Dalam beberapa dekade terakhir, kenaikan pendapatan, seperti hak siar televisi, dan sponsor telah menjadi faktor utama komersialisasi dunia olahraga secara besar-besaran (Ward et al., 2012). Sebagai salah satu cabang olahraga terpopuler di dunia, industri sepak bola turut menikmati lonjakan pendapatan ini, terutama klub-klub sepak bola di Eropa. Beberapa liga sepak bola kelas satu di Eropa seperti Inggris, Jerman, dan Spanyol telah lama menjadi kiblat persepakbolaan bagi banyak penggemar olahraga pertandingan tersebut. Komersialisasi pertandingan sepak bola kemudian berimplikasi pada derasnya arus modal yang masuk ke dalam klub sepak bola.Â
Di Eropa, Tottenham Hotspurs menjadi klub pertama yang membuka diri menjadi Public Limited Company (PLC) pada 1983 melalui Initial Public Offering (IPO) di Pasar Saham London. Dengan demikian, siapapun dapat membeli sebagian kepemilikan dari klub asal London tersebut. Langkah The Lilywhites, julukan Tottenham, membuka diri di pasar saham dinilai sebagai sebuah kesuksesan dari segi finansial. Kesuksesan tersebut terlihat dari jumlah permintaan lembar saham yang empat kali melebihi jumlah yang ditawarkan. Selanjutnya, beberapa klub besar di dataran Eropa mengikuti langkah mereka. Diantaranya Manchester United pada 1991; AC Milan, klub ibukota Italia; dan Ajax Amsterdam pada 1998. Meskipun demikian, tidak semua klub sepak bola yang melakukan IPO untuk pertama kali mencatatkan kesuksesan seperti yang dialami Tottenham Hotspurs. Sebagai contoh, ketika Manchester United, salah satu klub paling dominan di Liga Primer Inggris, melakukan IPO untuk pertama kali, hanya setengah bahkan kurang dari total saham yang ditawarkan yang akhirnya terjual di bursa saham (Morrow, 1999).

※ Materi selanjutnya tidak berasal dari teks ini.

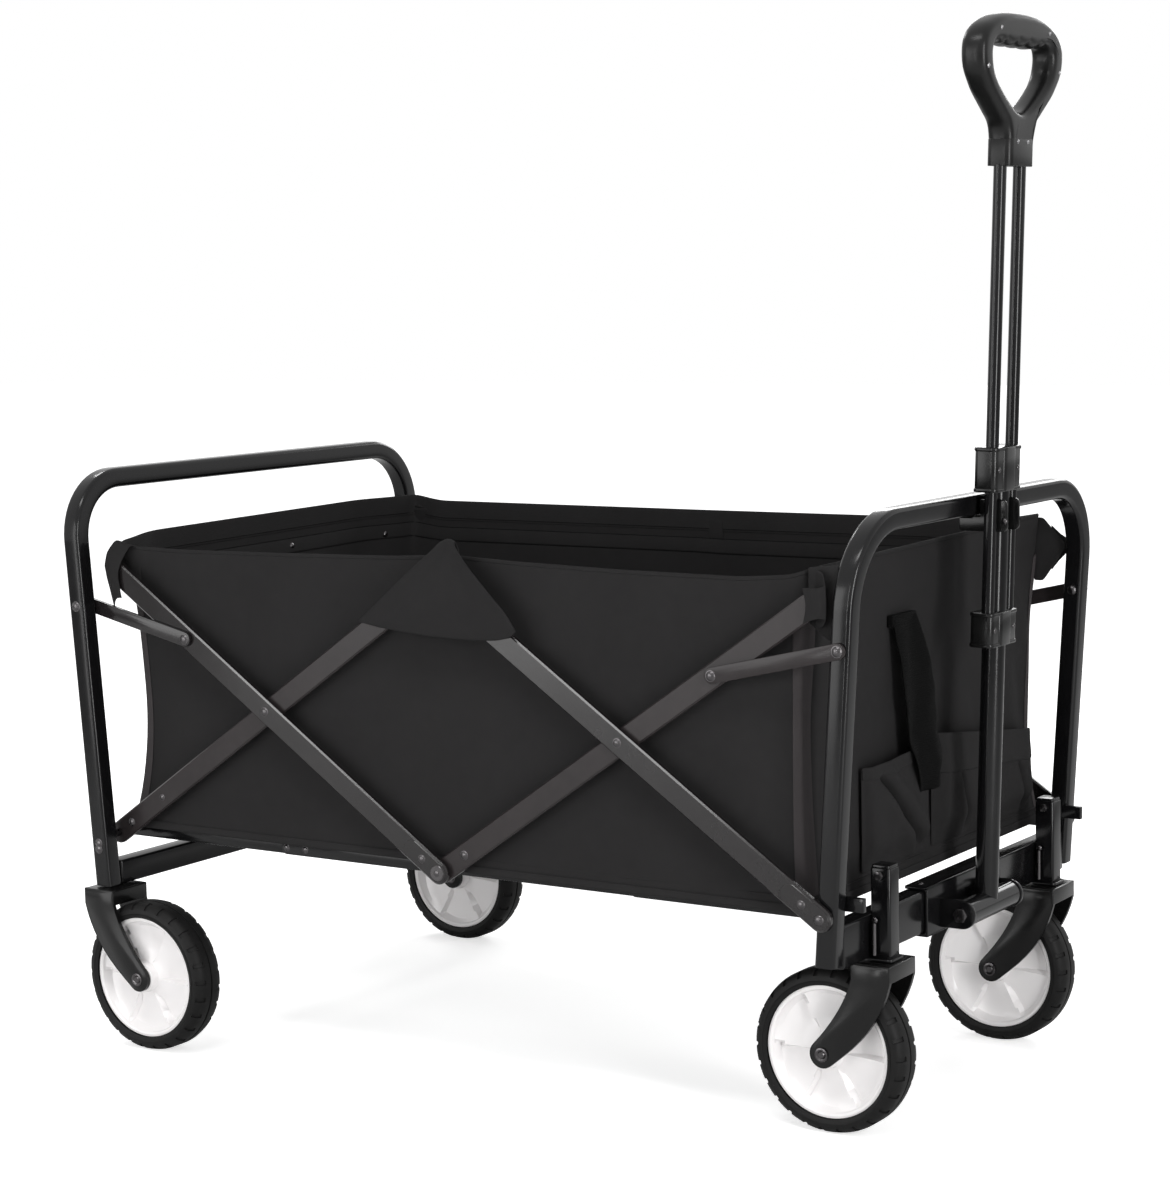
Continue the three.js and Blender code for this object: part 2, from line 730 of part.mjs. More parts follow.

Akselerasi pertumbuhan pendapatan dan derasnya arus modal yang keluar-masuk industri sepak bola juga berpengaruh pada kegiatan operasional klub sepak bola di Eropa. Banyak dari klub tersebut kian ambisius untuk mengejar tidak hanya prestasi olahraga, tetapi juga "prestasi" finansial. Ambisi tersebut diwujudkan melalui pembangunan skuad berisi pemain berbakat dari mancanegara hingga penguatan akademi sepak bola usia muda. Selain itu, dari sisi komersial, penguatan terhadap klub sepak bola sebagai brand global juga dilakukan (Ward et al., 2012). Dengan demikian, klub sepak bola mampu menggaet banyak suporter dan sponsor dari luar negeri.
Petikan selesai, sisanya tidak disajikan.